Short exercise ::
Exactly the lines from the one with "obj.matrix_world = world" to the one with "obj.data.transform(world)", both included, are to be printed again; leave out the rest.

***

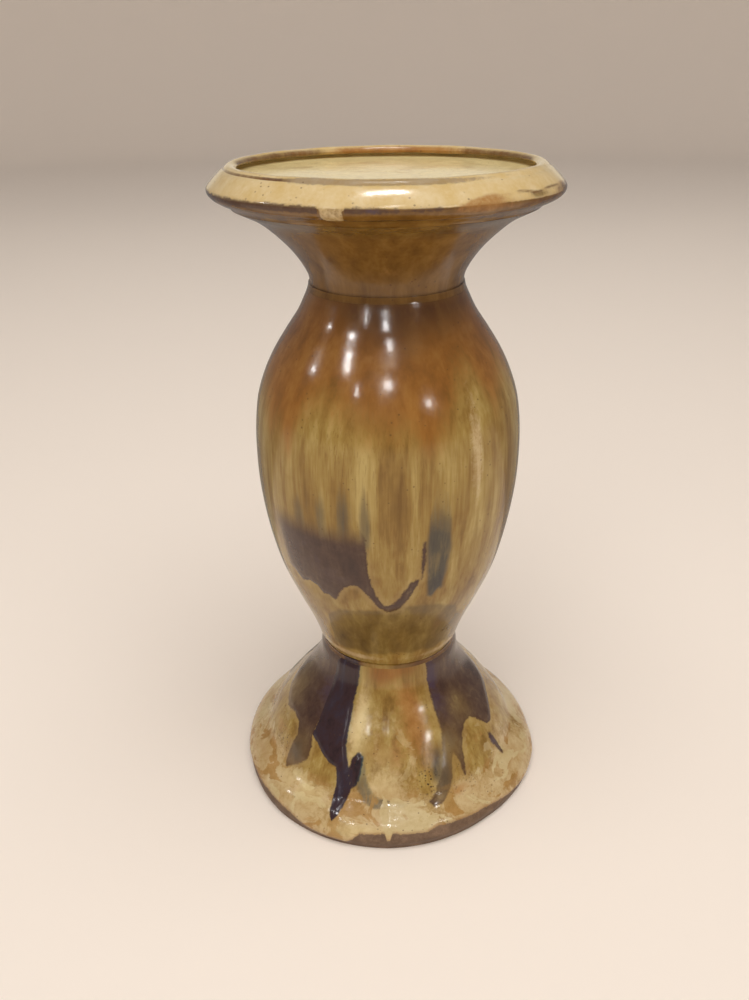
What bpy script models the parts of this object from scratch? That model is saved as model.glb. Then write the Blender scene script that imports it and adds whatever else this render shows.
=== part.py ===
"""Hollow glazed pottery candle stand: bell foot, baluster body, trumpet neck and dish.

The stand is made the way a potter makes it: four thrown sections of leather-hard clay are
luted end to end with rings of slip, then fired as one. Every section is turned about +Z.
Units are metres, the origin is the centre of the face it stands on, +Z is up.
"""
import math

import bmesh
import bpy

MM = 0.001

# Driving dimensions, in millimetres.
HEIGHT = 280.2            # table to the crest of the candle ring
WALL = 6.0                # thrown wall thickness
JOINT_GAP = 0.3           # parting between a slip ring and the section it bonds
SLIP_RING_HEIGHT = 2.6    # thickness of a bonding ring
SLIP_HOLLOW = 0.4         # how far the middle of a ring's outer face is pressed in
SEGMENTS = 64             # facets round the turning axis

FOOT_RADIUS = 72.4        # widest point of the foot brim
FOOT_RING_INNER = 60.5    # inside edge of the flat ring it stands on
WAIST_RADIUS = 32.0       # joint between foot and body
WAIST_Z = 70.0
BULB_RADIUS = 56.2        # widest point of the body
BULB_Z = 166.0
NECK_RADIUS = 30.6        # joint between body and neck
NECK_Z = 235.0
LIP_RADIUS = 67.0         # widest point of the dish
LIP_Z = 272.0
DISH_JOINT_Z = 266.6      # joint between neck and dish
RING_RADIUS = 57.9        # crest of the rolled ring that keeps the candle centred
RECESS_RADIUS = 54.6      # flat floor inside the ring
RECESS_DEPTH = 4.0        # crest of the ring down to the floor
DISH_THICKNESS = 6.6      # dish floor

FLOOR_Z = HEIGHT - RECESS_DEPTH
HALF_JOINT = SLIP_RING_HEIGHT / 2 + JOINT_GAP


def smooth(keys, steps):
    """Catmull-Rom curve through (radius, z) keys, with `steps` spans between two keys."""
    padded = [keys[0]] + list(keys) + [keys[-1]]
    curve = []
    for a, b, c, d in zip(padded, padded[1:], padded[2:], padded[3:]):
        for k in range(steps):
            t = k / steps
            curve.append(tuple(
                0.5 * (2 * q + (r - p) * t + (2 * p - 5 * q + 4 * r - s) * t ** 2
                       + (3 * q - p - 3 * r + s) * t ** 3)
                for p, q, r, s in zip(a, b, c, d)))
    curve.append(tuple(keys[-1]))
    return curve


def inset(curve, depth):
    """The curve moved `depth` towards the axis, square to itself."""
    moved = []
    last = len(curve) - 1
    for i, (radius, z) in enumerate(curve):
        r0, z0 = curve[max(i - 1, 0)]
        r1, z1 = curve[min(i + 1, last)]
        length = math.hypot(r1 - r0, z1 - z0)
        moved.append((radius - depth * (z1 - z0) / length, z + depth * (r1 - r0) / length))
    return moved


def between(curve, low, high):
    """The part of a rising curve strictly between two heights."""
    return [(r, z) for r, z in curve if low + 0.4 < z < high - 0.4]


def radius_at(curve, height):
    """Radius of a rising curve at a height."""
    for (r0, z0), (r1, z1) in zip(curve, curve[1:]):
        if z0 <= height <= z1:
            return r0 + (r1 - r0) * (height - z0) / (z1 - z0)
    return curve[0][0] if height < curve[0][1] else curve[-1][0]


def cut(curve, low, high):
    """A rising curve with its ends trimmed to two exact heights."""
    return ([(radius_at(curve, low), low)] + between(curve, low, high)
            + [(radius_at(curve, high), high)])


def turn(name, loop, colour, roughness):
    """Turn a closed (radius, z) loop about +Z into one closed solid.

    A loop point on the axis (radius 0) becomes a single pole vertex.
    """
    mesh = bpy.data.meshes.new(name)
    bm = bmesh.new()
    rings = []
    for radius, z in loop:
        if radius < 1e-6:
            rings.append([bm.verts.new((0.0, 0.0, z * MM))])
            continue
        rings.append([bm.verts.new((radius * MM * math.cos(2 * math.pi * k / SEGMENTS),
                                    radius * MM * math.sin(2 * math.pi * k / SEGMENTS),
                                    z * MM)) for k in range(SEGMENTS)])
    for lower, upper in zip(rings, rings[1:] + rings[:1]):
        if len(lower) == len(upper) == 1:
            continue
        for k in range(SEGMENTS):
            n = (k + 1) % SEGMENTS
            if len(lower) == 1:
                bm.faces.new((lower[0], upper[n], upper[k]))
            elif len(upper) == 1:
                bm.faces.new((lower[k], lower[n], upper[0]))
            else:
                bm.faces.new((lower[k], lower[n], upper[n], upper[k]))
    bmesh.ops.recalc_face_normals(bm, faces=bm.faces)
    bmesh.ops.triangulate(bm, faces=bm.faces)
    bm.to_mesh(mesh)
    bm.free()

    material = bpy.data.materials.new(name)
    material.use_nodes = True
    shader = material.node_tree.nodes["Principled BSDF"]
    shader.inputs["Base Color"].default_value = (*colour, 1.0)
    shader.inputs["Roughness"].default_value = roughness
    shader.inputs["Metallic"].default_value = 0.0
    mesh.materials.append(material)
    part = bpy.data.objects.new(name, mesh)
    bpy.context.scene.collection.objects.link(part)
    return part


def slip_ring(name, height, outer_low, outer_high, inner, colour):
    """A ring of slip that bonds two sections, its outer face pressed slightly hollow."""
    low, high = height - SLIP_RING_HEIGHT / 2, height + SLIP_RING_HEIGHT / 2
    middle = (outer_low + outer_high) / 2 - SLIP_HOLLOW
    return turn(name, [(inner, low), (outer_low, low), (middle, height), (outer_high, high),
                       (inner, high)], colour, 0.35)


for old in list(bpy.data.objects):
    bpy.data.objects.remove(old, do_unlink=True)

# Foot: standing edge, rolled brim and its shoulder, valley, bell shoulder, flank, throat.
foot_outer = smooth([
    (71.0, 0.0), (FOOT_RADIUS, 5.0), (68.5, 11.0), (61.0, 17.5), (55.5, 27.0), (46.0, 40.0),
    (38.0, 50.0), (WAIST_RADIUS + 1.0, 60.0), (WAIST_RADIUS, WAIST_Z + 1.0)], 2)
bell_inner = smooth([
    (FOOT_RING_INNER, 0.0), (58.6, 5.0), (55.8, 11.5), (52.2, 18.5), (47.6, 26.0),
    (41.5, 33.6), (35.0, 41.2), (29.6, 48.6), (26.8, 56.0), (25.6, 64.0), (25.4, 71.0)], 1)
foot_top = WAIST_Z - HALF_JOINT
turn("foot_bell",
     cut(foot_outer, 0.0, foot_top) + cut(bell_inner, 0.0, foot_top)[::-1],
     (0.52, 0.34, 0.16), 0.15)

slip_ring("waist_slip_ring", WAIST_Z, WAIST_RADIUS - 0.5, WAIST_RADIUS - 0.3, 25.4,
          (0.16, 0.10, 0.05))

# Body: a short collar, a swelling belly, the bulb, then a shoulder drawn in to the neck.
body_outer = smooth([
    (WAIST_RADIUS, WAIST_Z - 4.0), (WAIST_RADIUS + 1.0, WAIST_Z + 4.0), (37.5, 87.0),
    (48.5, 114.0), (54.5, 142.0), (BULB_RADIUS, BULB_Z), (54.0, 190.0), (46.5, 208.5),
    (36.0, 224.5), (NECK_RADIUS, NECK_Z + 1.0)], 2)
body_low, body_high = WAIST_Z + HALF_JOINT, NECK_Z - HALF_JOINT
turn("baluster_body",
     cut(body_outer, body_low, body_high)
     + cut(inset(body_outer, WALL), body_low, body_high)[::-1],
     (0.44, 0.27, 0.10), 0.12)

slip_ring("neck_slip_ring", NECK_Z, NECK_RADIUS + 0.8, NECK_RADIUS + 0.2, 24.6,
          (0.18, 0.09, 0.03))

# Neck: a trumpet that opens out under the dish.
neck_outer = smooth([
    (NECK_RADIUS, NECK_Z - 2.0), (31.0, 240.0), (37.5, 250.0), (48.5, 260.0),
    (58.0, 265.0), (63.0, 268.0)], 3)
neck_low, neck_high = NECK_Z + HALF_JOINT, DISH_JOINT_Z - HALF_JOINT
turn("neck_trumpet",
     cut(neck_outer, neck_low, neck_high)
     + cut(inset(neck_outer, WALL - 0.6), neck_low, neck_high)[::-1],
     (0.20, 0.11, 0.03), 0.12)

# Its outer face follows the slant from the trumpet to the underside of the lip.
slip_ring("dish_slip_ring", DISH_JOINT_Z, 58.4, 62.2, 50.4, (0.20, 0.12, 0.05))

# Dish: floor, rolled ring that keeps the candle centred, 45 degree brim and a blunt lip.
dish_low = DISH_JOINT_Z + HALF_JOINT
dish_loop = [
    (0.0, FLOOR_Z - DISH_THICKNESS), (44.0, FLOOR_Z - DISH_THICKNESS), (49.0, dish_low),
    (62.8, dish_low), (65.2, 269.2), (66.6, 270.6), (LIP_RADIUS, LIP_Z), (66.5, 273.2),
    (64.0, 275.9), (61.2, 278.4), (60.2, 279.0), (59.3, 279.8),
    (RING_RADIUS, HEIGHT), (56.4, 279.9), (55.3, 278.9), (RECESS_RADIUS + 0.3, FLOOR_Z + 0.5),
    (RECESS_RADIUS - 0.6, FLOOR_Z), (0.0, FLOOR_Z)]
turn("candle_dish", dish_loop, (0.62, 0.48, 0.24), 0.15)
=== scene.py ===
"""Glazed pottery candle stand: the looks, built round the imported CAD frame.

Each turned section is rebuilt as a dense mesh on its own CAD outline. Fields kept on the
vertices say where each glaze lies; the same fields raise the thick runs in the mesh and
colour them in the material. Angles are degrees round the stand: 0 faces the viewer (-Y),
positive to the viewer's right (+X). Lengths are millimetres until a mesh is made.
"""
import math

import bpy
import numpy as np
from mathutils import Matrix, Vector


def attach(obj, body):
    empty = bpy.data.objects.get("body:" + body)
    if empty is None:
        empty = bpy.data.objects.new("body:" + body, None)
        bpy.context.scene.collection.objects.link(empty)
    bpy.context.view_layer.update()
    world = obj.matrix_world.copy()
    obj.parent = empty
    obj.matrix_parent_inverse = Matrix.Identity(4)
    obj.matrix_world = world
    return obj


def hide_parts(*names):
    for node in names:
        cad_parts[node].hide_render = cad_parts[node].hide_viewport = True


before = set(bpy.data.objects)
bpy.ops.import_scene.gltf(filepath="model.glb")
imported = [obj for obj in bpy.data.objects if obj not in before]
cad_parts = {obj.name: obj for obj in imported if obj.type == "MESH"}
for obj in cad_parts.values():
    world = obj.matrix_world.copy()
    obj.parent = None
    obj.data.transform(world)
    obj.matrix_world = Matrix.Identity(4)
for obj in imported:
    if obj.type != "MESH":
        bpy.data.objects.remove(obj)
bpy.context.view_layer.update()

MM = 0.001
COLUMNS = 360          # vertices round a section
ROW_STEP = 0.9         # spacing of rows along an outer outline
INNER_STEP = 6.0       # spacing of rows along a hidden inner outline
PARTING = 0.35         # each section end reaches over the CAD parting, to touch its ring
FAN_RADIUS = 1.0       # a row narrower than this closes to the axis with a fan
AXIS_ROW = 0.6         # radius of the rows of the dish nearest the axis


# ---------------------------------------------------------------- outlines from the frame

def section(node):
    """The outline of a turned CAD node in the half plane at +X: (radius, z) in order."""
    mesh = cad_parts[node].data
    spots, links = {}, {}
    for v in mesh.vertices:
        if abs(v.co.y) < 1e-6 and v.co.x > -1e-6:
            spots[v.index] = (round(v.co.x / MM, 3), round(v.co.z / MM, 3))
    for edge in mesh.edges:
        a, b = (spots.get(i) for i in edge.vertices)
        if a and b and a != b:
            links.setdefault(a, set()).add(b)
            links.setdefault(b, set()).add(a)
    on_axis = [p for p in links if p[0] < 0.01]
    if on_axis:
        start = min(on_axis, key=lambda p: p[1])
        links[start].discard(next((p for p in on_axis if p != start), None))
    else:
        low = min(p[1] for p in links)
        start = max(p for p in links if p[1] < low + 0.01)
    path, here = [start], start
    while True:
        ahead = [p for p in links[here] if p not in path]
        if not ahead:
            return path
        here = max(ahead) if len(path) == 1 and not on_axis else ahead[0]
        path.append(here)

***

Written response ::
    obj.matrix_world = world
    return obj


def hide_parts(*names):
    for node in names:
        cad_parts[node].hide_render = cad_parts[node].hide_viewport = True


before = set(bpy.data.objects)
bpy.ops.import_scene.gltf(filepath="model.glb")
imported = [obj for obj in bpy.data.objects if obj not in before]
cad_parts = {obj.name: obj for obj in imported if obj.type == "MESH"}
for obj in cad_parts.values():
    world = obj.matrix_world.copy()
    obj.parent = None
    obj.data.transform(world)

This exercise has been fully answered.